◆ **Exercise aim**
Scan the listing that follows and report how many lines contain "materials". Write the number alone.

◆ **Dataset section**
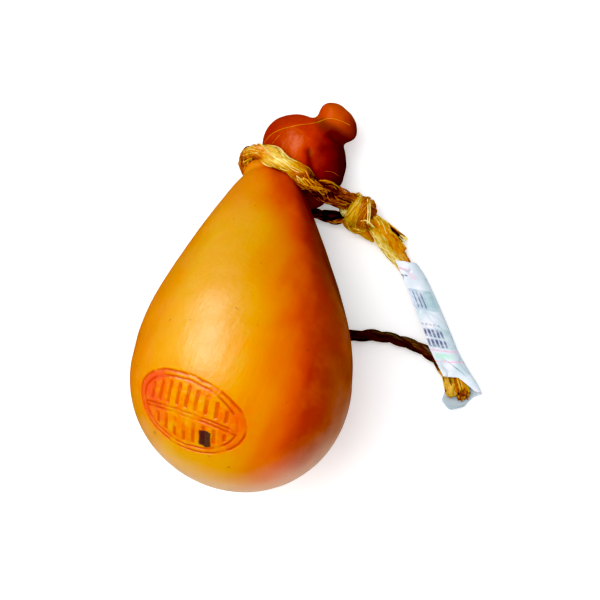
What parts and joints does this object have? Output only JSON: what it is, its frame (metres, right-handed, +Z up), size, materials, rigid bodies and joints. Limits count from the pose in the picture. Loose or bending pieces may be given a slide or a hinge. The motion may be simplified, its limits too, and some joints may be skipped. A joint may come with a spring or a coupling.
{
  "type": "smoked scamorza cheese",
  "caption": "Pear-shaped smoked scamorza lying on its side, with a knotted head, a straw cord tied round its neck and a folded paper label on the cord.",
  "frame": {"origin": "on the surface the cheese lies on, under the middle of the cheese, noose and knot", "axes": "+Y from the round end to the head, +Z up, +X to the side where the knot, the cord and the label lie"},
  "size_m": [0.1505, 0.1836, 0.0943],
  "materials": {
    "smoked_rind": "satin, waxy smoked rind, darker brown on the head",
    "straw": "twisted straw fibre",
    "label_paper": "thin white paper with simple printed shapes"
  },
  "bodies": {
    "root": {"cheese": "smoked_rind", "neck_noose": "straw", "neck_knot": "straw", "knot_tail": "straw", "label_cord": "straw", "return_cord": "straw", "paper_label": "label_paper"}
  },
  "joints": []
}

◆ **Solution to the problem**
2